(Aim):
Transcribe only part of the material below: the lines from the one containing "doc.recompute()" through the one containing "CAMERA_TURN = 37.578", inclusive, exactly as written.

(Exercise materials):
[START]

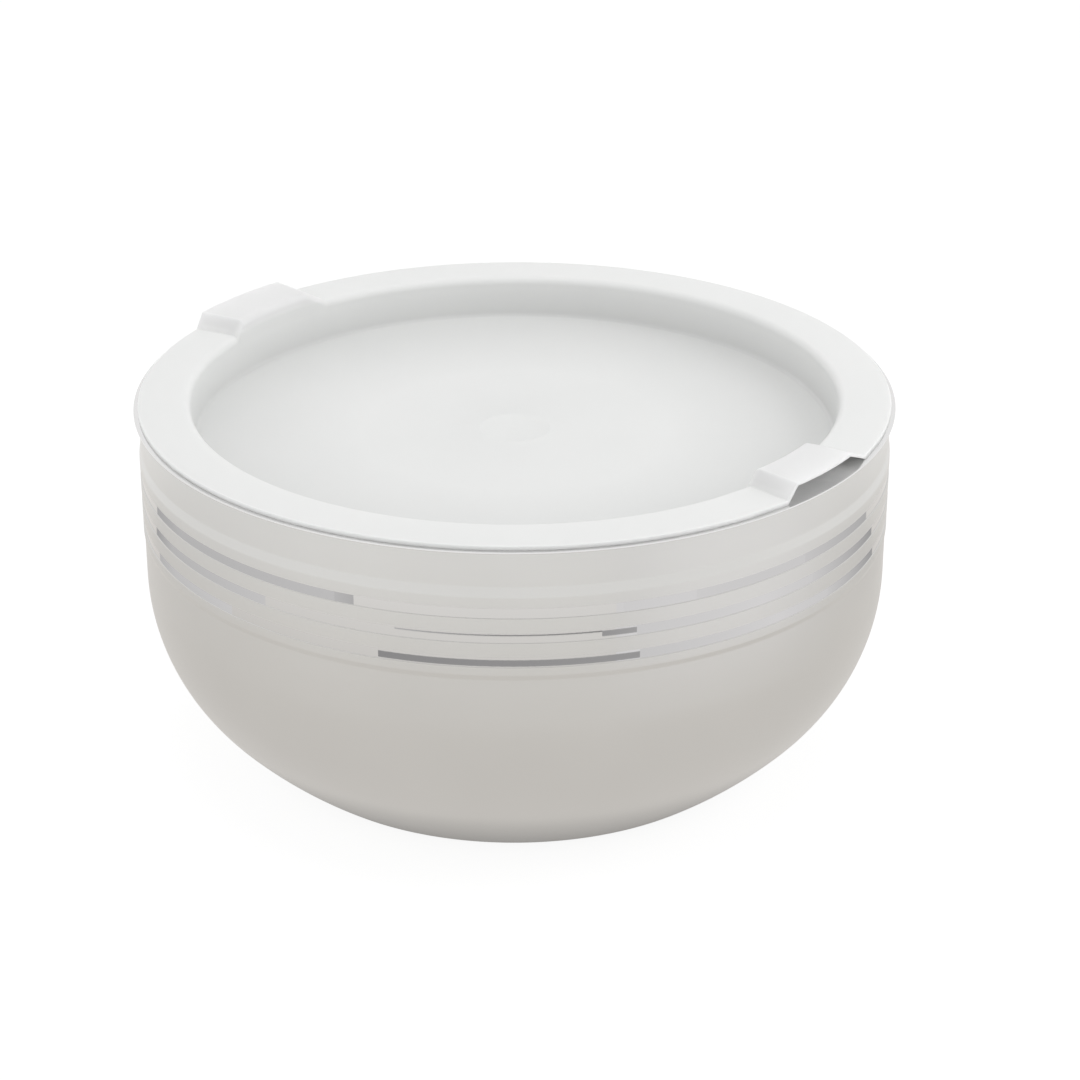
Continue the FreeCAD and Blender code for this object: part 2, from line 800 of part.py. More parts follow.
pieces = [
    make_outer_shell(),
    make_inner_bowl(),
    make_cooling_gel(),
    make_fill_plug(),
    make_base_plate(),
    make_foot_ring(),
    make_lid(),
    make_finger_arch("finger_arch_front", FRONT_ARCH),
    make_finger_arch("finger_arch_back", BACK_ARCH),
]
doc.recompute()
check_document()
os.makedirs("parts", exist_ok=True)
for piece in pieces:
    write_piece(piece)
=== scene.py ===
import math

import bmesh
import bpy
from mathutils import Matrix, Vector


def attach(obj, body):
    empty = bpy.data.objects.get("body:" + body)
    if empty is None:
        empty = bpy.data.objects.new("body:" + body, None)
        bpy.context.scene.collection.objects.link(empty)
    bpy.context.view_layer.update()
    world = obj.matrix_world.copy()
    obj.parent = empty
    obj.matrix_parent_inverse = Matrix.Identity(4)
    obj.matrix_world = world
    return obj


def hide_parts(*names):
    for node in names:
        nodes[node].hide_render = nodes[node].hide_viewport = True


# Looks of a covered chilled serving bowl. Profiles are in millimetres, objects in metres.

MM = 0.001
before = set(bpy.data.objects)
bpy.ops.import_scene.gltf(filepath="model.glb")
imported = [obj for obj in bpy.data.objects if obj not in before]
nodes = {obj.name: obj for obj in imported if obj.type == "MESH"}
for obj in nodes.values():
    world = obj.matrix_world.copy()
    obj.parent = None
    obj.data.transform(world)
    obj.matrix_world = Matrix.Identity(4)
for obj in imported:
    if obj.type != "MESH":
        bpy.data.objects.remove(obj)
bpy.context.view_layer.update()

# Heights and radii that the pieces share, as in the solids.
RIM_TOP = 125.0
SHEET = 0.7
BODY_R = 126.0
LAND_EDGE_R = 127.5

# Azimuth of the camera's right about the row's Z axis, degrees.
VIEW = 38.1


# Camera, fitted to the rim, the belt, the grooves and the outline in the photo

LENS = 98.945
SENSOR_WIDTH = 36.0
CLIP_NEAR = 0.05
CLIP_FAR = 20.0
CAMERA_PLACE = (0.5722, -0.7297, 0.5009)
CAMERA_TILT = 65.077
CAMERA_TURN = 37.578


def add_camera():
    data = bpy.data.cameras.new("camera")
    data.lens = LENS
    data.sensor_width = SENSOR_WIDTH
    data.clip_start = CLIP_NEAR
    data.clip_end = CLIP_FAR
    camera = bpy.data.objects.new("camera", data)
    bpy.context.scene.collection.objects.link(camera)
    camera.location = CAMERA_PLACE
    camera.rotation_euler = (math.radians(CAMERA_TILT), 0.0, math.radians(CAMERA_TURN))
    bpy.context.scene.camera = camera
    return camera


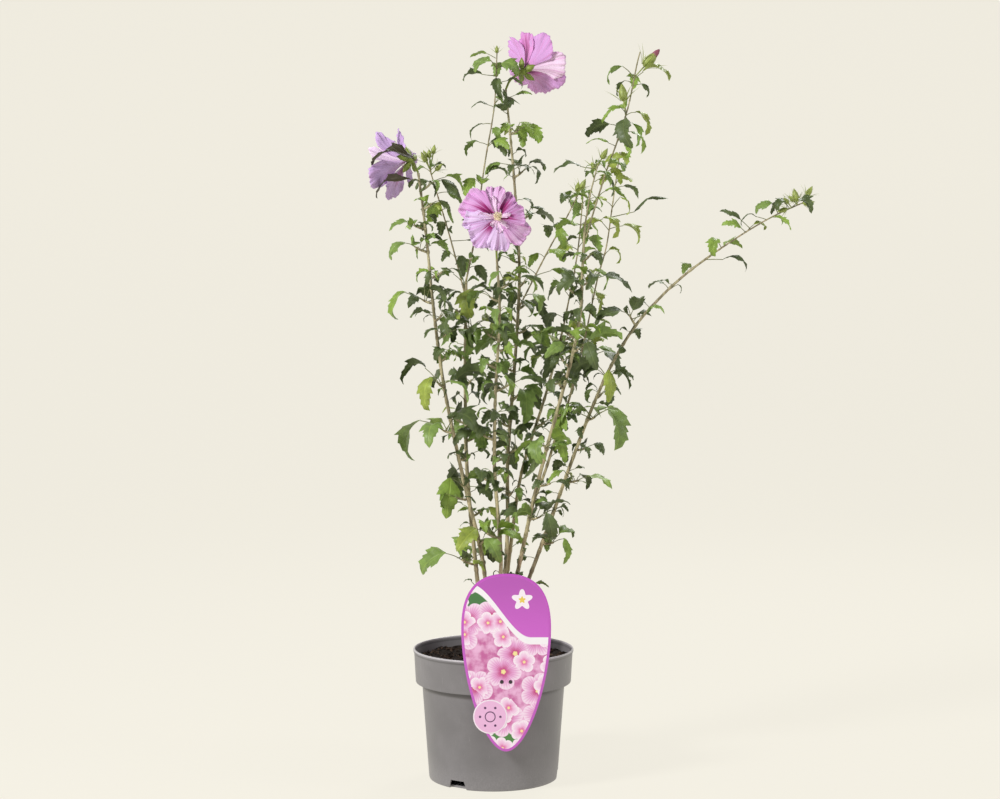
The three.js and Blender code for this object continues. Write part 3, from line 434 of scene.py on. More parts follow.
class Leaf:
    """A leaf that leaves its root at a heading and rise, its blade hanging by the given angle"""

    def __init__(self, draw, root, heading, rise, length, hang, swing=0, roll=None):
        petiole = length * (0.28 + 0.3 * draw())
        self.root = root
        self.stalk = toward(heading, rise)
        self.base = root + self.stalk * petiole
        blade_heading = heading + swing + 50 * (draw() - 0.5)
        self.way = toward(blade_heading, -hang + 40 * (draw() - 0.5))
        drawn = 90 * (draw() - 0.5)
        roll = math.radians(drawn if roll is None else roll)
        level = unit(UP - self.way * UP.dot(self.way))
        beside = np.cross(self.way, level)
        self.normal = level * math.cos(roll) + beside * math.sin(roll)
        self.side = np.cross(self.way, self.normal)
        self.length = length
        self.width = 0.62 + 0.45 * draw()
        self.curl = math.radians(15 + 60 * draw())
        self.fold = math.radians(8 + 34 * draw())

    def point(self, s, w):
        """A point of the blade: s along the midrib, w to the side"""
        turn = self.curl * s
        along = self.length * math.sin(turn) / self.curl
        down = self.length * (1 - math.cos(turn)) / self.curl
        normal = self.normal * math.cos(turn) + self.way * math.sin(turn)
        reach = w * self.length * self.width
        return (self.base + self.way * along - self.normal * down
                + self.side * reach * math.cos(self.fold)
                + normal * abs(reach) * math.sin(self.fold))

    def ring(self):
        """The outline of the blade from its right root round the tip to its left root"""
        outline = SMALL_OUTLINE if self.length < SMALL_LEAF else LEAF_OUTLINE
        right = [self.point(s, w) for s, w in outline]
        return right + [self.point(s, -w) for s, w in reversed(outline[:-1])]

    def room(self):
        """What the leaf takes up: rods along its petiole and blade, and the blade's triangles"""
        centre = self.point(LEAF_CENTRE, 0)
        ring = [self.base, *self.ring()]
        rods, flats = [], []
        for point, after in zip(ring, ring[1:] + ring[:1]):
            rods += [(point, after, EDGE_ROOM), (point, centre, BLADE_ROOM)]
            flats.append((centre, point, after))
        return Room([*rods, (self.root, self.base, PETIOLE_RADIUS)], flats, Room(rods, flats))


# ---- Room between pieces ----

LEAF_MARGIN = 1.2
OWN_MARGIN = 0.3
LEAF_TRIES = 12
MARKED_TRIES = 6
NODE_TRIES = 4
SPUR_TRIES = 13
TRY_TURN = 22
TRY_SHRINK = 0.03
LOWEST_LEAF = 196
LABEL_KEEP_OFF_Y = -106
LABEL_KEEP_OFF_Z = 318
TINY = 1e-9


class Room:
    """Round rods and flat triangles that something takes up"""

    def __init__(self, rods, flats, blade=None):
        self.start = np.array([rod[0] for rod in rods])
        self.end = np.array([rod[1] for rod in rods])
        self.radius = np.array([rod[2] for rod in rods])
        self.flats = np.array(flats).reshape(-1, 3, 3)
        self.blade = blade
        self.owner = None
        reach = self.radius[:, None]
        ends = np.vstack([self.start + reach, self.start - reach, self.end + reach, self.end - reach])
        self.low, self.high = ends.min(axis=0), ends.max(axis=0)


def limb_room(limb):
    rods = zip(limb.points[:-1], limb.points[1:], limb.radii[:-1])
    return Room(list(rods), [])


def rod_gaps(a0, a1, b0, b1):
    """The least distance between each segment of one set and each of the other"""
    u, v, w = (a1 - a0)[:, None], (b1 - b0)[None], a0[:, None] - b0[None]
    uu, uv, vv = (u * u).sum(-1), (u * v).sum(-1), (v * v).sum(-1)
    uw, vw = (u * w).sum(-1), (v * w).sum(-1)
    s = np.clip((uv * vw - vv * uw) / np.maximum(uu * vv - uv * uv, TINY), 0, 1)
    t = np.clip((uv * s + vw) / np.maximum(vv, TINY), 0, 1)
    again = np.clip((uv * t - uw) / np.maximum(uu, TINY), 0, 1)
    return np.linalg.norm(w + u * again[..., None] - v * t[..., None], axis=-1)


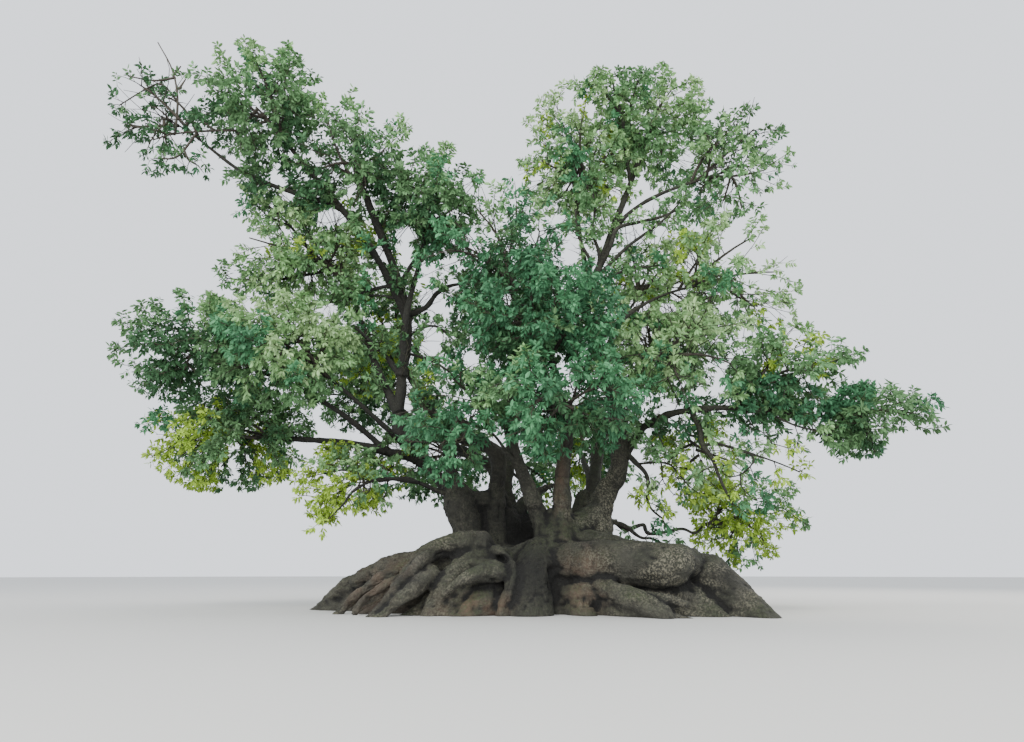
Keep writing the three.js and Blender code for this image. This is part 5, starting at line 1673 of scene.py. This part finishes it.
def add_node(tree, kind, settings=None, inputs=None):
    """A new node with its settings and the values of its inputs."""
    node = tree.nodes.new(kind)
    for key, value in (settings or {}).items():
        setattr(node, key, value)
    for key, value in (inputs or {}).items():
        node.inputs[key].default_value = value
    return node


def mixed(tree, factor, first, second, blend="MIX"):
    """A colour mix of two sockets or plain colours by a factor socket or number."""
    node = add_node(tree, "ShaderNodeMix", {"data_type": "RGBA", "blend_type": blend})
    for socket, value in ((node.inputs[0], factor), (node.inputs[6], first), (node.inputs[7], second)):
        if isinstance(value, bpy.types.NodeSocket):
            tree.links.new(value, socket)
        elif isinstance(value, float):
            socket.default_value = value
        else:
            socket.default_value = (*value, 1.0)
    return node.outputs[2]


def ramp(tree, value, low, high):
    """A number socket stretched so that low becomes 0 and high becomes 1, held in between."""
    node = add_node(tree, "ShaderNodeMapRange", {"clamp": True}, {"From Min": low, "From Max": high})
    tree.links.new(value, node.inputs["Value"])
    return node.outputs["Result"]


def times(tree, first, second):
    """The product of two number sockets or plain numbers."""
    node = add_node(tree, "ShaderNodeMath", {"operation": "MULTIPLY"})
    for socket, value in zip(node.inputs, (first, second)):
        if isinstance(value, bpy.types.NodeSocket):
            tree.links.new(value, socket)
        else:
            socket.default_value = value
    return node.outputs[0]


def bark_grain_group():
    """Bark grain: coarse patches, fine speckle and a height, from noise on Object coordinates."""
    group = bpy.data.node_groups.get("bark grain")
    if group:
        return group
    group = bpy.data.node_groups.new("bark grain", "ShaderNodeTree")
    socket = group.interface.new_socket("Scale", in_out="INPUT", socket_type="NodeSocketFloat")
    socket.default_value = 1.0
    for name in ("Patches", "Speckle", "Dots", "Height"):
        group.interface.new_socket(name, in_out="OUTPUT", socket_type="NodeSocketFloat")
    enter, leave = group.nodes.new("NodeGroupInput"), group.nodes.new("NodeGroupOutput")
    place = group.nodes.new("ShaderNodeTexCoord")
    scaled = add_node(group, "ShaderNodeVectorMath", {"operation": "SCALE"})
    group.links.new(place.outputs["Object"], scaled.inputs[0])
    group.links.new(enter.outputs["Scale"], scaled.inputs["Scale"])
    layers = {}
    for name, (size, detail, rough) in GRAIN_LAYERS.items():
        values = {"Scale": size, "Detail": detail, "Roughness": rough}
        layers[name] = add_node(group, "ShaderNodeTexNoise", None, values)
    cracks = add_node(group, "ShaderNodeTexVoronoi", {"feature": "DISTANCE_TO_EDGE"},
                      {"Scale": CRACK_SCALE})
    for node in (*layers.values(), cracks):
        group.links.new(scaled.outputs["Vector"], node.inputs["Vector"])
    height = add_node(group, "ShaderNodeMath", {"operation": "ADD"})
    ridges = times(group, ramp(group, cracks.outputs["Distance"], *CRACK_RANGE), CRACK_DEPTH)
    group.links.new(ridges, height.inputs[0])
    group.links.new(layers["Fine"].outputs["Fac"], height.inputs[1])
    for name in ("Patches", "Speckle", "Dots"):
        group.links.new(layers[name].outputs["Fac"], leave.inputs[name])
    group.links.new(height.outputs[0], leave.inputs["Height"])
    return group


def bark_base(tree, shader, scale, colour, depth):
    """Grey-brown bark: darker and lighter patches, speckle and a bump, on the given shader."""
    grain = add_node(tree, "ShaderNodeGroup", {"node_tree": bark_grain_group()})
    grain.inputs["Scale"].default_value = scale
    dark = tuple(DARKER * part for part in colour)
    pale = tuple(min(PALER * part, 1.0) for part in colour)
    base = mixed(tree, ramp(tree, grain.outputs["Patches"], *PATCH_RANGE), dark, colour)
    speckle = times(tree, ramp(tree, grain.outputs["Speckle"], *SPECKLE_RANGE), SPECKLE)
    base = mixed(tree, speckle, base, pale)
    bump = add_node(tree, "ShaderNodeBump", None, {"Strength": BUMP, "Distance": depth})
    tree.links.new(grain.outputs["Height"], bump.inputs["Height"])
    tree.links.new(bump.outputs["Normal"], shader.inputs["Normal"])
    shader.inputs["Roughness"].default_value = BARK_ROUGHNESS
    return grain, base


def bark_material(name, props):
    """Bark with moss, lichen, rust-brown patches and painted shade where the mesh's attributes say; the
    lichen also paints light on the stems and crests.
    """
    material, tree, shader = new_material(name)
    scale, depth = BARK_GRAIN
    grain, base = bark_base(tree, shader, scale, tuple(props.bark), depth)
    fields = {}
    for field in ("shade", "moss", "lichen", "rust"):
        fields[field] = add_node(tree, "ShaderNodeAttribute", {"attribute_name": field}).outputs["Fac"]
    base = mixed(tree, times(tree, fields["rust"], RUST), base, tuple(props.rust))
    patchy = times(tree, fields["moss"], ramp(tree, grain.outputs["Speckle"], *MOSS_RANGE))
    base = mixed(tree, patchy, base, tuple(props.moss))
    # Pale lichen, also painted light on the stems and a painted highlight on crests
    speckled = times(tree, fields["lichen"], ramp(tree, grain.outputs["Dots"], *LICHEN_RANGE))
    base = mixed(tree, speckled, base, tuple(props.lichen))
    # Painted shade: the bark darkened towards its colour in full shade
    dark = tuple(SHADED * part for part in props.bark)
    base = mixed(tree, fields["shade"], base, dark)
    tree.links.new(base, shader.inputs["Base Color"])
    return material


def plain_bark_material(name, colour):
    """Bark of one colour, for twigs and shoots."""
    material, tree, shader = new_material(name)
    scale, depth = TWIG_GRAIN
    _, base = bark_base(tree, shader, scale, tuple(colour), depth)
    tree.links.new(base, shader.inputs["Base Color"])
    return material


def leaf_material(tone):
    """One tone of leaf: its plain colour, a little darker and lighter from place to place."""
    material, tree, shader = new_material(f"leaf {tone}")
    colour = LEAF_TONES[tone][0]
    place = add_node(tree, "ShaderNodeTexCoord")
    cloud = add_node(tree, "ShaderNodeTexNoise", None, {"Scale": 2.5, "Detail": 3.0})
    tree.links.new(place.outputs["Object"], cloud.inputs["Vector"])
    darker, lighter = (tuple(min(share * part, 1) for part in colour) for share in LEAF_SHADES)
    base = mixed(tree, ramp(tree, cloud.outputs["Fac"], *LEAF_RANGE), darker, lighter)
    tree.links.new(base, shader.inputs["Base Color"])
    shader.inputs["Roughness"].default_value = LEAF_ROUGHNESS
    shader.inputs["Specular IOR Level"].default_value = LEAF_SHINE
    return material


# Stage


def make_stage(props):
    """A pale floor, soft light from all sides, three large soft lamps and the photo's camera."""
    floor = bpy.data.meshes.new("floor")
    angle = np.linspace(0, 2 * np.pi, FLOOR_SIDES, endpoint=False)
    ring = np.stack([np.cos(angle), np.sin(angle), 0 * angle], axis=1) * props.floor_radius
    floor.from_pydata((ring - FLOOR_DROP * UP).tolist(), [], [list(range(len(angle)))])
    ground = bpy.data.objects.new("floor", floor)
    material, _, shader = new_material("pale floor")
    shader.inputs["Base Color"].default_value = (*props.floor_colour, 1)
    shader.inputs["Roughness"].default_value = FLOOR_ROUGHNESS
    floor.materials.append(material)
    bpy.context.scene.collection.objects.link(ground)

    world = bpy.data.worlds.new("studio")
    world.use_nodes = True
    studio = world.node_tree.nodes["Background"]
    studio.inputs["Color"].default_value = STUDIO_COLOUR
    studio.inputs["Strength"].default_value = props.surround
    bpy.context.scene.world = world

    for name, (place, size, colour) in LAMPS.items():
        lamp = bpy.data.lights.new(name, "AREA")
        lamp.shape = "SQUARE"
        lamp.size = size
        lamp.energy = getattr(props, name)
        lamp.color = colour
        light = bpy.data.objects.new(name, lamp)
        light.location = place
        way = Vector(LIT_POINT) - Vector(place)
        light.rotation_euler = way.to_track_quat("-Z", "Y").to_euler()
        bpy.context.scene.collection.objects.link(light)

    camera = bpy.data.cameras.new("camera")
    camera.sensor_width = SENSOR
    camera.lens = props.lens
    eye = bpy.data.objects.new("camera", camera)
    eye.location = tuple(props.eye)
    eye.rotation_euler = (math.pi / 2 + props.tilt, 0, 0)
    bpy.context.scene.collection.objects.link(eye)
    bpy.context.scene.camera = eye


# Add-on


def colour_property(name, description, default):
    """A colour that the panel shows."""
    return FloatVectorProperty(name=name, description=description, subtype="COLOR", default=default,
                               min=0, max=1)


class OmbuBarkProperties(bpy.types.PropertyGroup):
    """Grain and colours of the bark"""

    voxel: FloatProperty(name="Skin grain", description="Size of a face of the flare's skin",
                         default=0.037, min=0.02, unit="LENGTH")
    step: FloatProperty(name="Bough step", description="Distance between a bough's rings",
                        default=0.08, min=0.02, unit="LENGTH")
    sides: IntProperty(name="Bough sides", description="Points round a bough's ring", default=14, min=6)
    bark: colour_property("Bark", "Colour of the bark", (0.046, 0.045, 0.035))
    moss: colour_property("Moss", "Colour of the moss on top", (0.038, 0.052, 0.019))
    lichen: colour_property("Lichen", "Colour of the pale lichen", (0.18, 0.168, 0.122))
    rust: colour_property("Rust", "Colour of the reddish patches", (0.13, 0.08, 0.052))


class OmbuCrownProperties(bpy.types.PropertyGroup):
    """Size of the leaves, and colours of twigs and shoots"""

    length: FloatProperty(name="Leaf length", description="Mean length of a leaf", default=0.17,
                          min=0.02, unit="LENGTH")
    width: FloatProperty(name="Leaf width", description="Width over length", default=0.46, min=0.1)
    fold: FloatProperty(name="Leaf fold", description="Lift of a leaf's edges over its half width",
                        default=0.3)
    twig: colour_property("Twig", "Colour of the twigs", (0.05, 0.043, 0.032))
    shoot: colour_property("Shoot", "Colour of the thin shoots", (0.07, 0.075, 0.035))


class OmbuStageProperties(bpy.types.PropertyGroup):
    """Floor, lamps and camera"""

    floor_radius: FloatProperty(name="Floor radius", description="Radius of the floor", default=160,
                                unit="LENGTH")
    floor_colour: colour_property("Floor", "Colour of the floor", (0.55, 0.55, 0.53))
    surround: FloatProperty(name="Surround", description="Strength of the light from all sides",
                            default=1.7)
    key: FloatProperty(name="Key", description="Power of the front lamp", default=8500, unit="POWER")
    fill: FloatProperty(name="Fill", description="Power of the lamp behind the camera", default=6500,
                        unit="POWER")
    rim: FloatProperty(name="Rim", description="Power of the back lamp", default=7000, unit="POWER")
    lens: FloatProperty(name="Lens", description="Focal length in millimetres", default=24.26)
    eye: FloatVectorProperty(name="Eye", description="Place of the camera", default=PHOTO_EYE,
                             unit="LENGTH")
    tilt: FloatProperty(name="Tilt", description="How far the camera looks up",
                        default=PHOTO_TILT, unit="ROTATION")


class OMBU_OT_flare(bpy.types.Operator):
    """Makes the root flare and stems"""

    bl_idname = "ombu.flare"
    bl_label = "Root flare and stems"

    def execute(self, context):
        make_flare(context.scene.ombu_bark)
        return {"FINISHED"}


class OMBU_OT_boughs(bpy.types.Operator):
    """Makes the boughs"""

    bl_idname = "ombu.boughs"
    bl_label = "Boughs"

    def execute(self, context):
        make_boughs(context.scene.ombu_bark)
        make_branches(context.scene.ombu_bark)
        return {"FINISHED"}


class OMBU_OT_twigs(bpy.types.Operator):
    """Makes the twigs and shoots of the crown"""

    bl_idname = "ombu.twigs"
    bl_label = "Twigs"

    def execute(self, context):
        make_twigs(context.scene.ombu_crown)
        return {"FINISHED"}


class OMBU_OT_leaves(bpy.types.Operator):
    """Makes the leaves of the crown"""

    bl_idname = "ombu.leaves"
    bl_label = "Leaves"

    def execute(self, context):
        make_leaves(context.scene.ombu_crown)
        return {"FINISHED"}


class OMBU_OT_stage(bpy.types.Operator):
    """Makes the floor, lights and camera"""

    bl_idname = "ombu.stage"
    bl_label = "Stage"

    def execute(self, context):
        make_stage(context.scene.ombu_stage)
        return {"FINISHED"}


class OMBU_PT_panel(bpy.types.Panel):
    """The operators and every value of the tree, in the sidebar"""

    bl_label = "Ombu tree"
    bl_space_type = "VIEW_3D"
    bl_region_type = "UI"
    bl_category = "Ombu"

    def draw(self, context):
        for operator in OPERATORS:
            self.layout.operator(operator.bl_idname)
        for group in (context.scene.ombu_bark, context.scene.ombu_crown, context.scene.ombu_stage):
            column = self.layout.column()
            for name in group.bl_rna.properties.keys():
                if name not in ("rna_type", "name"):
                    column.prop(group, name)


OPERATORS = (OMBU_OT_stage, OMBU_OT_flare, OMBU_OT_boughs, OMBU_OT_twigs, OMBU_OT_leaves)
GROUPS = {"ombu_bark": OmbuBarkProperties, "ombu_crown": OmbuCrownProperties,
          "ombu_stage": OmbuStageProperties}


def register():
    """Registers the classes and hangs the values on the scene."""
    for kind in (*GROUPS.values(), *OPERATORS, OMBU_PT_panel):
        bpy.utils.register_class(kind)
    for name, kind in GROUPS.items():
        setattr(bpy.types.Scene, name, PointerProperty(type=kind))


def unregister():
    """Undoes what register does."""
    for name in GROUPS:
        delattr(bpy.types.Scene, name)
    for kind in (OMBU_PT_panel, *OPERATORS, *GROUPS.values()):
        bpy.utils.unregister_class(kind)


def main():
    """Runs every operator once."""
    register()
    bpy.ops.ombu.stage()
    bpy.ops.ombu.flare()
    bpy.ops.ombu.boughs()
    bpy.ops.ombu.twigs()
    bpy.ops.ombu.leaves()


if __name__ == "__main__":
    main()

[END]

(Response):
doc.recompute()
check_document()
os.makedirs("parts", exist_ok=True)
for piece in pieces:
    write_piece(piece)
=== scene.py ===
import math

import bmesh
import bpy
from mathutils import Matrix, Vector


def attach(obj, body):
    empty = bpy.data.objects.get("body:" + body)
    if empty is None:
        empty = bpy.data.objects.new("body:" + body, None)
        bpy.context.scene.collection.objects.link(empty)
    bpy.context.view_layer.update()
    world = obj.matrix_world.copy()
    obj.parent = empty
    obj.matrix_parent_inverse = Matrix.Identity(4)
    obj.matrix_world = world
    return obj


def hide_parts(*names):
    for node in names:
        nodes[node].hide_render = nodes[node].hide_viewport = True


# Looks of a covered chilled serving bowl. Profiles are in millimetres, objects in metres.

MM = 0.001
before = set(bpy.data.objects)
bpy.ops.import_scene.gltf(filepath="model.glb")
imported = [obj for obj in bpy.data.objects if obj not in before]
nodes = {obj.name: obj for obj in imported if obj.type == "MESH"}
for obj in nodes.values():
    world = obj.matrix_world.copy()
    obj.parent = None
    obj.data.transform(world)
    obj.matrix_world = Matrix.Identity(4)
for obj in imported:
    if obj.type != "MESH":
        bpy.data.objects.remove(obj)
bpy.context.view_layer.update()

# Heights and radii that the pieces share, as in the solids.
RIM_TOP = 125.0
SHEET = 0.7
BODY_R = 126.0
LAND_EDGE_R = 127.5

# Azimuth of the camera's right about the row's Z axis, degrees.
VIEW = 38.1


# Camera, fitted to the rim, the belt, the grooves and the outline in the photo

LENS = 98.945
SENSOR_WIDTH = 36.0
CLIP_NEAR = 0.05
CLIP_FAR = 20.0
CAMERA_PLACE = (0.5722, -0.7297, 0.5009)
CAMERA_TILT = 65.077
CAMERA_TURN = 37.578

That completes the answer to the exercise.